Sexta-feira, 27 de dezembro de 2024

Dinossauros, aviões e taxa de juros

Um único evento catastrófico encerrou a longa jornada dos dinossauros na terra. Não havia como prever… não havia como se prevenir. Um iceberg, perdido numa noite gelada do Atlântico Norte, afundou o inexpugnável Titanic, tragédia que, diferente da sorte que tiveram os dinossauros, poderia ter sido evitada, apesar dos esforços desesperados do oficial William Murdoch. Aviões, por seu turno, raramente despencam dos céus por uma única falha. É a conjugação de vários fatores, incluindo contingências externas, que podem levar uma aeronave ao colapso. Já na economia, uma ciência social, sujeita como poucas ao viés humano, a equação se torna ainda mais complexa, como podemos observar agora quando o nível da taxa de juros praticada pelo Bacen se encontra no centro do debate nacional e suscita as mais diversas receitas para evitar a debacle.

De um lado, perfilam-se aqueles que criticam fervorosamente a atual política da Autoridade Monetária, buscando demonstrar os estragos que os juros reais de 8% acima da inflação provocam no conjunto da economia. Os argumentos são robustos, e também comoventes, considerando que mais de 70 milhões de brasileiros estão endividados, premidos por juros aviltantes, o que torna a vida ainda mais difícil e incerta. Juros altos também inibem novos investimentos, afetam o nível de emprego e atingem em cheio a lucratividade das empresas, formando uma espiral sinistra que pode jogar o País numa recessão que ninguém deseja. Nesta semana, a defesa por juros menores ganhou importante reforço, quando o prêmio Nobel Joseph Stiglitz, professor de Columbia – EUA, foi enfático ao afirmar que “o juro praticado no Brasil é chocante” e equivale à “pena de morte para a economia”. Descontado eventual arroubo retórico do emérito intelectual, os sinais emitidos pela economia nacional nos últimos meses não lhe tiram totalmente a razão do alarme.

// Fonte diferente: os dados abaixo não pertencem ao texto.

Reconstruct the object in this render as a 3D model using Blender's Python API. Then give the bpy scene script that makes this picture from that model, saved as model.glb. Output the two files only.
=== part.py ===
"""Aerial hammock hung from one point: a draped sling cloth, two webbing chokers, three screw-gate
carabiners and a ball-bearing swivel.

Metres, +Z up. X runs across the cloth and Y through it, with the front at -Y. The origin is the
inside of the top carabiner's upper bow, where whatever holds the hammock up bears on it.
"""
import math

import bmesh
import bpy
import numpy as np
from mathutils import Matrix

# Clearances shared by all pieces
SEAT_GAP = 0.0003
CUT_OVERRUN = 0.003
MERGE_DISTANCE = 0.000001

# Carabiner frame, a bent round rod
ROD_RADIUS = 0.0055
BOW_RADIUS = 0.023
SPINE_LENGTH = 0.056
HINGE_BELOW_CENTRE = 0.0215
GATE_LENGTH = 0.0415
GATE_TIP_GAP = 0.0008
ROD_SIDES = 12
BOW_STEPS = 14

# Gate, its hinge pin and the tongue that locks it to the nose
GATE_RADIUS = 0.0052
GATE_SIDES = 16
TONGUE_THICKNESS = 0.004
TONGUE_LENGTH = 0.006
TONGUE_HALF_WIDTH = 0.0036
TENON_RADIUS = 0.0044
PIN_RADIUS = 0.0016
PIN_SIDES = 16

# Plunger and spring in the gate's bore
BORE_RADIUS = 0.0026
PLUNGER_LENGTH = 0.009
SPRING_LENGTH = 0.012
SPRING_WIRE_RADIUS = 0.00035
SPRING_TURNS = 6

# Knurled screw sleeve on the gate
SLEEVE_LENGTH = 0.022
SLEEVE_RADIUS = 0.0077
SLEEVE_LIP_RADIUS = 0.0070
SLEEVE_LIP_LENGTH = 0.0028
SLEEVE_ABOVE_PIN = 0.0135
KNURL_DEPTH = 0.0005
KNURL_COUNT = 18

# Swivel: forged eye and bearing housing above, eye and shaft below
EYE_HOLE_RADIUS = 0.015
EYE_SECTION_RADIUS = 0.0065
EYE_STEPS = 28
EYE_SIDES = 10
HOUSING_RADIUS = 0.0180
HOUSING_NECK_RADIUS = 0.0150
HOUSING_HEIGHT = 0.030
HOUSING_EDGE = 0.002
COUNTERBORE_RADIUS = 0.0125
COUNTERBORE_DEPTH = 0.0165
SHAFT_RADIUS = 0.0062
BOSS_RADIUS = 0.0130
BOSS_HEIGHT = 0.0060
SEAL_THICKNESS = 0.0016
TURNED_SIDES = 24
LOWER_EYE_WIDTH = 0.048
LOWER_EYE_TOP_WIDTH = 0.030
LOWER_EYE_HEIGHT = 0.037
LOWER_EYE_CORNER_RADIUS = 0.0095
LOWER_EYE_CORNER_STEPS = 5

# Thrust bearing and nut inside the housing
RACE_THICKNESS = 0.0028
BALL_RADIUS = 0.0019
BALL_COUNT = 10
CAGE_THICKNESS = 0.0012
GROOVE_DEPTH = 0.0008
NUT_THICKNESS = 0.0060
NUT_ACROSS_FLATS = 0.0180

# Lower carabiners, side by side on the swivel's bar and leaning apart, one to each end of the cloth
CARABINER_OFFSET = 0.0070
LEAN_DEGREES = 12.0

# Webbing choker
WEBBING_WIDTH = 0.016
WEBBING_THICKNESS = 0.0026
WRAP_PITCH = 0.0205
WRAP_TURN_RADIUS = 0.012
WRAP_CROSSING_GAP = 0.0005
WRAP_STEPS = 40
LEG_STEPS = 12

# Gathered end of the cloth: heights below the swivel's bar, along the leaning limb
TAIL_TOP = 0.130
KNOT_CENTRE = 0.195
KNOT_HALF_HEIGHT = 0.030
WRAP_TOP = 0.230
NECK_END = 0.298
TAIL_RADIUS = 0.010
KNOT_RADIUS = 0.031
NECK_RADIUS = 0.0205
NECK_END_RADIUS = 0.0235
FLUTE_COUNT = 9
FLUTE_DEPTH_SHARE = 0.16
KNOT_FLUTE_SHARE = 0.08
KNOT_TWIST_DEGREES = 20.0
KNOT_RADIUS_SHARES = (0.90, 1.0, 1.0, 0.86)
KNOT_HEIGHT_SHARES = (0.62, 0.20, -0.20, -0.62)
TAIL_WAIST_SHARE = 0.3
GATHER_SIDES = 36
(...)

Na outra ponta, pesquisa encomendada pela Genial/Quaest, vai em sentido contrário, quando 98% dos executivos de mercado ouvidos discordam do direcionamento dado pelo atual governo na condução dos rumos da economia brasileira. Para esses, também fazendo reparos a sua natural inclinação para políticas ortodoxas, é inegável afirmar que as intenções, por melhores que sejam, precisam estar ancoradas na racionalidade econômica, sob pena de terem o mesmo destino que práticas populistas de outrora lograram, quando até bois foram laçados no campo, na ânsia de sobrepujar, no caso com certa excentricidade, as leis de mercado. Esse pragmatismo monetário, no qual o zelo pelo poder de compra da moeda é mandatório, guarda pouco espaço para experimentos, cujos resultados geralmente têm sido o contrário do que se espera, a julgar pelas experiências mundo afora, inclusive muitos deles próximos de nós, como é o caso da renitente Argentina, na qual o fracasso econômico recorrente não tem sido um bom professor.

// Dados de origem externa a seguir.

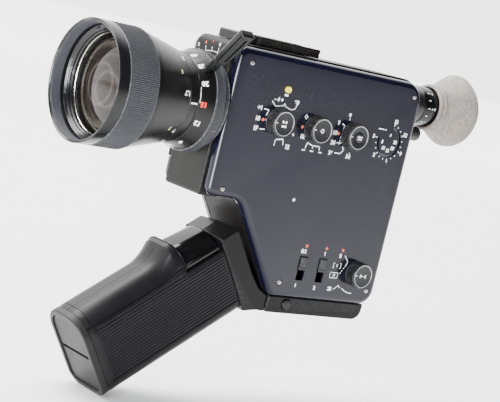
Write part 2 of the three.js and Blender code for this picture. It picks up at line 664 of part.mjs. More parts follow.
function addShutter() {
  const sector = new THREE.Shape();
  sector.moveTo(0, 0);
  sector.absarc(0, 0, shutter.radius, Math.PI * 0.05, Math.PI * 0.95, false);
  sector.closePath();
  const blade = prism(sector, [shutter.x, shutter.x + shutter.thickness]).translate([0, 0, shutter.z]);
  const hub = rod('x', [shutter.x - 1.6, shutter.x + 6], 2.4, [0, shutter.z]);
  addPart('shutter_disc', join(blade, hub), dialBlack);
}

addSideCover();
addScrews();
addCentreFrame();
addFrontHousing();
addFilmDoor();
addDoorLatch();
addDoorHinge();
addBase();
addAccessoryRail();
addSignalLamp();
addLens();
addZoomRing();
addZoomLever();
addControls();
addEyepiece();
addEyecup();
addGrip();
addBracket();
addFoldPin();
addTrigger();
addBatteries();
addBatteryCap();
addFilmBay();
addDriveTrain();
addShutter();

export default group;
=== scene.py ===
import math
import random

import bmesh
import bpy
from mathutils import Matrix, Vector


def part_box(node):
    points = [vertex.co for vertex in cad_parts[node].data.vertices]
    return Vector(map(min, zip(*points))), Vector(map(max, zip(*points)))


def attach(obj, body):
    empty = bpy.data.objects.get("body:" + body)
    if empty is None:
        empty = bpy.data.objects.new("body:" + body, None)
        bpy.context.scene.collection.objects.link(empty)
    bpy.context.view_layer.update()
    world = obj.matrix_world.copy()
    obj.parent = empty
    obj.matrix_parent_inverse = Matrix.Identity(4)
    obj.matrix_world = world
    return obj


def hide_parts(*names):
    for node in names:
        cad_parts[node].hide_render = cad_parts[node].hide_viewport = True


# Looks of the cine camera: every CAD node gets a finer piece or a finish of its own.

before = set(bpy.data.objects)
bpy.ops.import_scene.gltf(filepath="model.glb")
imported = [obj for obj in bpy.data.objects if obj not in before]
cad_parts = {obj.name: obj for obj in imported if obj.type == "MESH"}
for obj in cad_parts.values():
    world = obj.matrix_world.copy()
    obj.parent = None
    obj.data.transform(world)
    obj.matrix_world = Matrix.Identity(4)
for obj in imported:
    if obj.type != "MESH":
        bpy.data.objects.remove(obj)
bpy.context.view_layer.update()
mm = 0.001
random.seed(8)


def centreOf(node):
    low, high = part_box(node)
    return (low + high) / 2 / mm


def boxOf(node):
    low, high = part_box(node)
    return low / mm, high / mm


# a socket that does sums with + - * / and **
class Wire:
    def __init__(self, tree, socket):
        self.tree = tree
        self.socket = socket

    def math(self, operation, *values):
        node = self.tree.nodes.new("ShaderNodeMath")
        node.operation = operation
        for slot, value in zip(node.inputs, values):
            if isinstance(value, Wire):
                self.tree.links.new(value.socket, slot)
            else:
                slot.default_value = value
        return Wire(self.tree, node.outputs[0])

    def __add__(self, other):
        return self.math("ADD", self, other)

    def __radd__(self, other):
        return self.math("ADD", other, self)

    def __sub__(self, other):
        return self.math("SUBTRACT", self, other)

    def __rsub__(self, other):
        return self.math("SUBTRACT", other, self)

    def __mul__(self, other):
        return self.math("MULTIPLY", self, other)

    def __rmul__(self, other):
        return self.math("MULTIPLY", other, self)

    def __truediv__(self, other):
        return self.math("DIVIDE", self, other)

    def __pow__(self, other):
        return self.math("POWER", self, other)

    def above(self, level, softness=0.05):
        rise = (self - (level - softness)) / (2 * softness)
        return rise.math("MINIMUM", rise.math("MAXIMUM", rise, 0.0), 1.0)


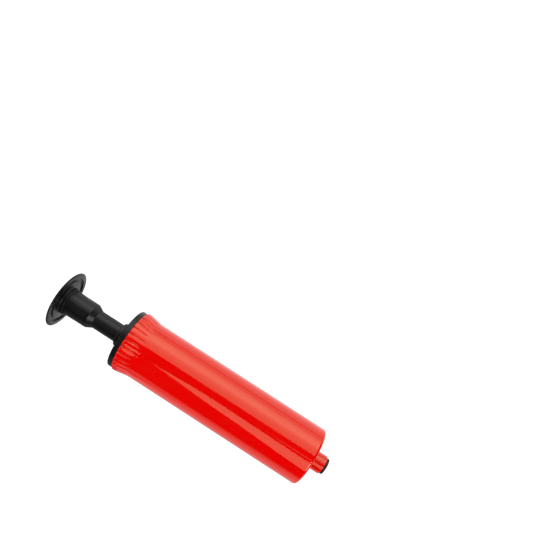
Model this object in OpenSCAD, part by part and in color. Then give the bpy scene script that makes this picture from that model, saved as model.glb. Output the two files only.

As variáveis presentes na celeuma dos juros no Brasil não são nada animadoras, e assim como numa sequência de eventos, erros e omissões que põem ao chão a mais poderosa aeronave e naufraga o mais portentoso navio, nossa economia também está sob risco. A impaciência e quase desespero do Governo tem fundamento, uma vez que a combinação da atual taxa Selic com o endividamento brutal das famílias brasileiras pode se converter na receita para o desastre. A continuarem, por mais alguns meses, os atuais níveis de juros, poderemos assistir à insolvência de parte significativa da população, além da volta do desemprego em larga escala. As empresas, de outra parte, terão cada vez maiores dificuldades para acomodar os atuais juros em seus balanços, já que repassar a conta para seus clientes será cada vez mais difícil. Como horizonte possível, embora difícil, terá que haver a confluência do desafio social com o fiscal, não a simples revogação de um deles, para que possamos contornar esse verdadeiro iceberg que se converteu a atual taxa de juros que ameaça colocar nosso grande transatlântico a pique.